President Donald Trump and Congress are considering policies which would include a massive tax cut and increased military spending, a dozen congressional aides told Reuters according to an article by James Oliphant.
So where would more money come from, if taxes aren't being raised?
According to the article, the new budget focus could put housing assistance provided by the U.S. Department of Housing and Urban Development at risk.
From the article:
While the White House has not been specific about its plans for HUD — the budget process remains in flux — it has called for a $54 billion cut in non-military discretionary domestic programs in the next fiscal year, which likely will dramatically impact safety-net programs that are not entitlements such as Medicare and Social Security, budget experts said.
Altogether, housing advocates paint a bleak picture of the landscape for low-income housing under the Trump administration. They warn that deep cuts to housing funds would force some people out of their homes and hollow out grant programs meant to revitalize urban neighborhoods.
Due to the new HUD Secretary Ben Carson just getting started, it is not clear what his first steps will be for HUD programs, but he will begin his time as secretary by taking a tour of field offices across the country.
In what is possibly the new hotbed for housing in the U.S., Dallas, over 100 residents are now looking for new housing in a city with already escalating rent prices.
A fire stared on Friday night in a four-story apartment building where firefighters arrived at about 11:30 p.m., according to an article by Azia Branson for the Star Telegram.
Despite the efforts of more than 100 firefighters, all 60 unites burned to the ground, according to the article.

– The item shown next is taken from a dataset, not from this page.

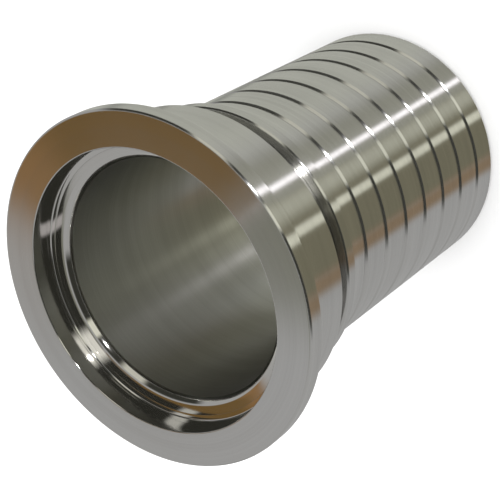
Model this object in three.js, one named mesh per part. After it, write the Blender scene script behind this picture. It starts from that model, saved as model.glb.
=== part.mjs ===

Officials are still investigating what started the fire.
To see a video of the apartment fire, click here.
In brighter news, the nation's housing market is looking up with an annual increase of 17% in mortgage originations in 2016, according to the latest Mortgage Monitor Report, just released by Black Knight Financial Services.
In fact, purchase lending increased 13% to their highest level since 2006. However, it was still 28% below 2005’s peak level.
Black Knight’s report also confirmed other recent reports that refinance originations increased in the fourth quarter, which marked a 58% increased from the fourth quarter in 2015. For the whole year, refinance originations increased 22%.
But that high level of originations probably won’t continue into 2017.
“The refinance market topped $1 trillion in 2016 as well, driven by a year of historically low rates,” said Ben Graboske, Black Knight executive vice president. “However, as Black Knight reported in our First Look at January’s mortgage performance data, prepayment speeds – historically a good indicator of refinance activity – fell by 30% from December to January.
“When you couple this with the fact that there are 5.7 million, or nearly 70%, fewer refinance candidates in the market entering Q1 2017 than there were entering Q4 2016, it becomes very likely that we will see these numbers decline significantly in the first quarter,” Graboske said.
And speaking of a slow-down in refinances, the Federal Reserve may be gearing up for another rate hike at its March meeting.
Last week traders upped their expectations of a rate hike to 52%, however after Trump’s speech to Congress Tuesday night, the Dow Jones Industrial average spiked to over 21,000 Wednesday.
Now, Fed Chairwoman Janet Yellen said Friday that another hike “would likely be appropriate,” in the March meeting, according to an article by Jim Puzzanghera for the Los Angeles Times.
This comes after what Greg Gutfeld of Fox News called Trump’s most presidential week yet.
However, there is still time for the Fed to change its mind as there remains a week and a half before the Federal Open Markets Committee begins. Monday, Trump is expected to sign yet another executive order banning travel from seven Muslim countries.
And later this week, women will show their opposition to Trump’s policies by striking against someone else entirely, their employers, on March 8 for a day without women.
So this week could shape up to be much less calm than the previous one.
Whatever happens, you’ll see it here first, so keep reading and have a great week!